Given the tight tolerances the Johnsons were looking for in their product, the 3040 delivers with a TruFlow laser that offers micro-burr-free results. While EMJD works with the 2-D machine, TruFlow lasers are well-suited for 3-D laser cutting, as well.
From the laser, the aluminum goes to robotic bending. Some parts of the product also require manual bending, Noyes says. Following the forming processes, the parts go to assembly and welding. EMJD utilizes robotic welding on a majority of the parts, while others are semi-automatically welded. EMJD also uses TIG welding on the product, and some specialized MIG welding is required for the aluminum.
“Most of it is designed for full automation welding,” Noyes says. “So, as the volumes increase, we know we’re really working with a stable design now. It’s just a matter of making sure the production volumes are right. It’s a progression.”

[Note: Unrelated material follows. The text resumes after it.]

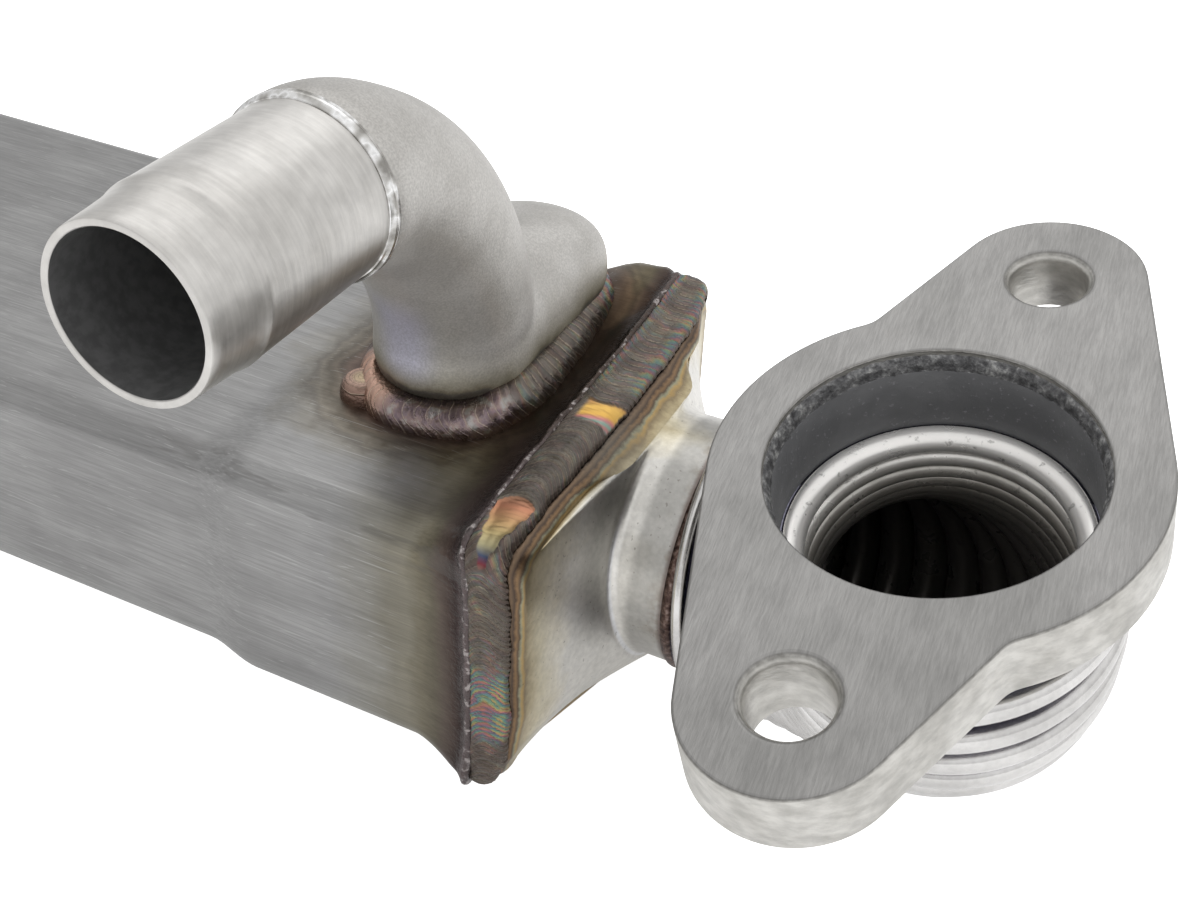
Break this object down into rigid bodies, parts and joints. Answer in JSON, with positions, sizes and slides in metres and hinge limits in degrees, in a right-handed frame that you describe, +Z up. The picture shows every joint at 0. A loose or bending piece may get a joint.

Business is going great for the Johnsons, and they’re also comforted to know that should they find a larger audience and if they expand to new designs, EMJD has the ability to run its machines 24/7 to keep up with demand.
“We’ve had customers call in and say when they use it at their campsite or parking spot, people stop and stare,” Johnson says. “We have a good feeling about it. I really think it’s an innovative product.”